Fifty years ago tomorrow, The Beatles landed at the newly named JFK International Airport in New York. You may have heard about it.
I was a couple of months old at the time, so I don't have any memories of the landing or the band's appearance on "The Ed Sullivan Show" two days later. I do, however, have a lifetime of memories that are in some direct way tied to John, Paul, George and Ringo.
Seeing Sir Paul McCartney live at last year's Bonnaroo Music & Arts Festival is easily my favorite concert. Our paper was one of just a handful of news agencies from around the world selected to photograph the show, which meant I got to stand elbow to elbow with the big boys, which was another thrill altogether.

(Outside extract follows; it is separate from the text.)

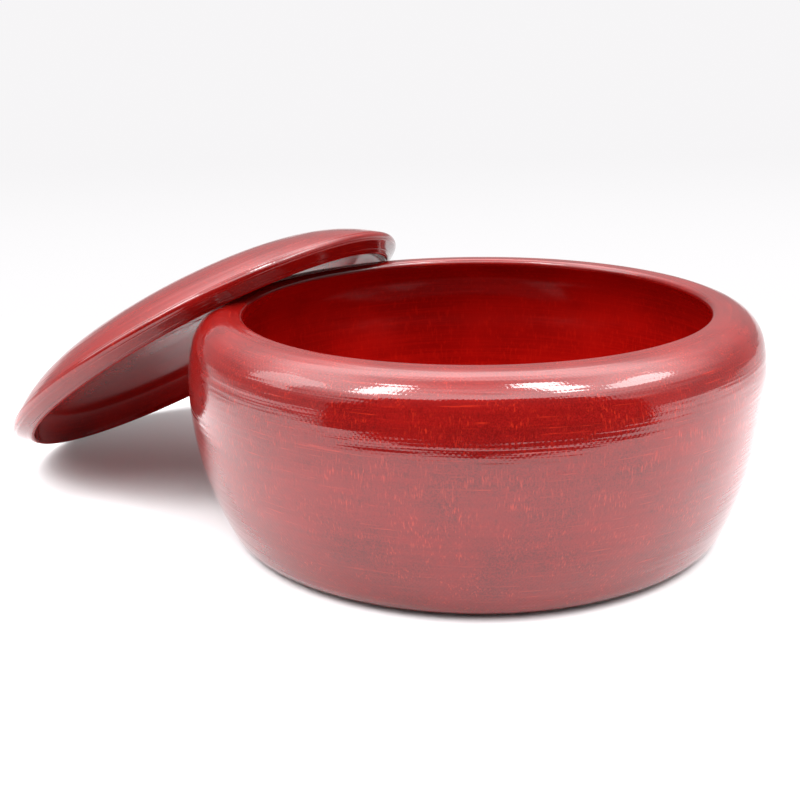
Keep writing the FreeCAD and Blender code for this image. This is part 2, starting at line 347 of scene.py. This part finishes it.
class Finish:
    """A material's node tree, with short ways to add nodes and join them."""

    def __init__(self, name):
        self.material = bpy.data.materials.new(name)
        self.material.use_nodes = True
        self.tree = self.material.node_tree
        self.shader = self.tree.nodes["Principled BSDF"]

    def put(self, socket, value):
        """Links a socket to the input, or sets a plain value on it."""
        if isinstance(value, bpy.types.NodeSocket):
            self.tree.links.new(value, socket)
        else:
            socket.default_value = value

    def node(self, kind, inputs=(), **settings):
        made = self.tree.nodes.new("ShaderNode" + kind)
        for key, value in settings.items():
            setattr(made, key, value)
        for key, value in dict(inputs).items():
            self.put(made.inputs[key], value)
        return made

    def math(self, operation, *values):
        made = self.node("Math", operation=operation)
        for socket, value in zip(made.inputs, values):
            self.put(socket, value)
        return made.outputs[0]

    def spread(self, value, low, high, to_low=0.0, to_high=1.0):
        """Value from low..high to to_low..to_high, held at the ends and eased."""
        made = self.node("MapRange", {"Value": value, "From Min": low, "From Max": high,
                                      "To Min": to_low, "To Max": to_high},
                         interpolation_type="SMOOTHSTEP")
        return made.outputs["Result"]

    def noise(self, vector, scale, detail=2.0, roughness=0.5):
        made = self.node("TexNoise", {"Vector": vector, "Scale": scale, "Detail": detail,
                                      "Roughness": roughness})
        return made.outputs["Fac"]

    def blend(self, share, a, b):
        made = self.node("Mix", data_type="RGBA")
        self.put(made.inputs["Factor"], share)
        self.put(made.inputs["A"], a)
        self.put(made.inputs["B"], b)
        return made.outputs["Result"]

    def bump(self, height, distance):
        made = self.node("Bump", {"Height": height, "Distance": distance, "Strength": 1.0})
        return made.outputs["Normal"]


def wrap_of(finish):
    """The piece's wrap attribute: (r cos a, r sin a, distance along the section)."""
    return finish.node("Attribute", attribute_type="GEOMETRY", attribute_name="wrap").outputs["Vector"]


def wrapped(finish, across, along):
    """Coordinates that follow a turned piece: across scales them round it, along up its section."""
    made = finish.node("VectorMath", operation="MULTIPLY")
    finish.put(made.inputs[0], wrap_of(finish))
    made.inputs[1].default_value = (across, across, along)
    return made.outputs[0]


def threads(finish, around, pitch):
    """Heights of the two sets of threads of a plain weave, -1 to 1, wandering a little.

    The warp is the sine of the angle times the number of threads around, and fades towards the
    axis; the weft is the sine of the distance along the section over the pitch. A slow noise
    pushes both out of step.
    """
    parts = finish.node("SeparateXYZ", {"Vector": wrap_of(finish)}).outputs
    wander = finish.noise(wrapped(finish, 1, 1), 130.0, 2.0)
    drift = finish.math("MULTIPLY", finish.math("SUBTRACT", wander, 0.5), 9.0)
    angle = finish.math("ARCTAN2", parts["Y"], parts["X"])
    flat = finish.node("CombineXYZ", {"X": parts["X"], "Y": parts["Y"]}).outputs[0]
    reach = finish.node("VectorMath", {"Vector": flat}, operation="LENGTH").outputs["Value"]
    warp = finish.math("SINE", finish.math("MULTIPLY_ADD", angle, float(around), drift))
    warp = finish.math("MULTIPLY", warp, finish.spread(reach, 20 * MM, 50 * MM))
    weft = finish.math("SINE", finish.math("MULTIPLY_ADD", parts["Z"], 2 * math.pi / pitch, drift))
    return warp, weft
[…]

But the fact that I was even there in the first place can be directly traced to McCartney himself. Coming home from the very first Bonnaroo, I told my wife, "This event reminds me of why I got into journalism." Specifically, I got into it to cover music and concerts in part because I love music but can't play the radio.
After Macca's show last year, I repeated those thoughts to some friends and then added, "McCartney and The Beatles are the reason I got into music."
I wrote papers in high school and college about The Beatles. I own posters, books, records, CDs, DVDs, dolls and who knows what else related to them. At Christmas, it's always a safe bet to buy something Beatles for one of my brothers, partly because they will like it but also because I can borrow it.
Obviously, I am not unique in this, as evidenced by the 90,000-plus fans ages 8 to 88 who stood in that field in Manchester, Tenn., and sang every word to every song. Or the attention being given to the band this last month.
I used to get my nose out of joint when someone tried to argue that The Beatles were overhyped and that some other band is/was better. I once had a young reporter, who had made it clear that he knew little of the band and hated what he did know of them, who asked if he could write record reviews for us. I half-jokingly told him no because he had no point of reference.
"That's exactly right," said Black Jacket Symphony founder and chief organizer J. Willoughby. His group does full-on live versions of classic albums.
"I was the same way for awhile, but then I realized everyone was always comparing some other band to them. It's always The Beatles."